Current techniques for determining rate of blood flow use two approaches, both involving injecting a contrast medium into the AVM through a tiny catheter threaded through the large artery in the groin until it reaches the damaged area. The contrast medium is tracked via digital X-ray imaging.
One approach involves injecting a soluble contrast medium, which is effective in showing the internal contours of the vessel and its twists and turns, enabling neurosurgeons to determine distance through the AVM. But because the contrast medium dissolves and diffuses into the blood stream, it does not produce a clear leading edge necessary to track how fast the flow is moving.
An alternate approach uses a non-soluble contrast medium: small droplets of a poppyseed oil-based agent containing radioactive iodine. These droplets provide the necessary leading edge to provide precise information on speed of the flow. But because the contrast medium doesn't dissolve and fill the vessel, tracking the oil droplets alone provides no information on the path, or distance, the drop has traveled, which is necessary for determining the rate of flow.
Granger's idea was to administer both contrast media simultaneously. Dual contrast injection allows neurosurgeons or neuroradiologists to gauge both distance and time with one intervention. He said the technique has never been used elsewhere for determining the rate of blood flow in AVMs.
"The two methods together allow more exact means of determining rate of flow," Granger said. "We can determine the exact time for the glue to reach the arteriovenus junction.
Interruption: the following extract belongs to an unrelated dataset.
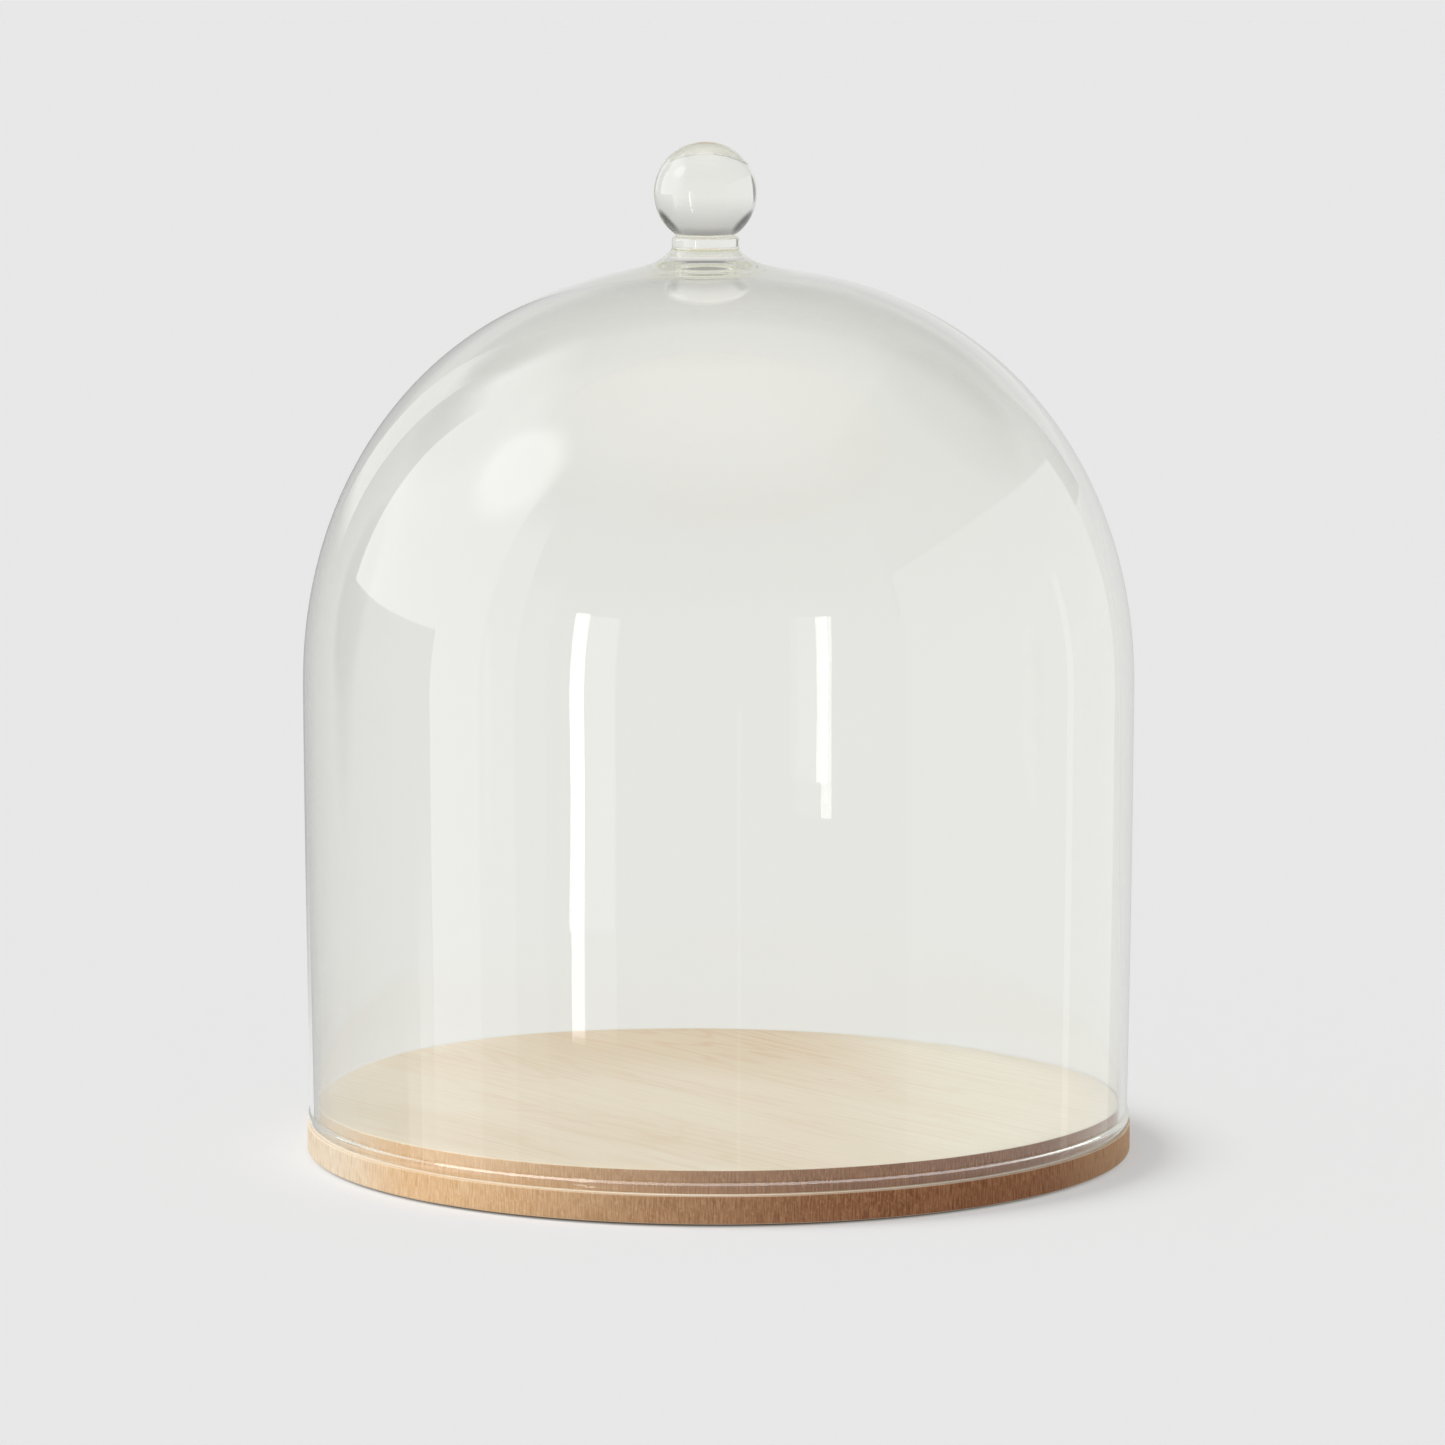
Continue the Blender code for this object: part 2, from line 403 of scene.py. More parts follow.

Our method is more accurate in determining flow velocity than either single soluble or non-soluble injections alone."
Additional members of the research group were Afshin A. Divani, doctoral candidate in mechanical and aerospace engineering; Stephen Rudin, Ph.D., professor of radiology and physics; Ajay K. Wakhloo, M.D., associate professor of neurosurgery; Baruch B. Lieber, Ph.D., associate professor of mechanical and aerospace engineering, and Daniel R. Bednarek. Ph.D., associate professor of radiology and physics, all of UB.
The research was funded by a grant from Toshiba American Medical Systems.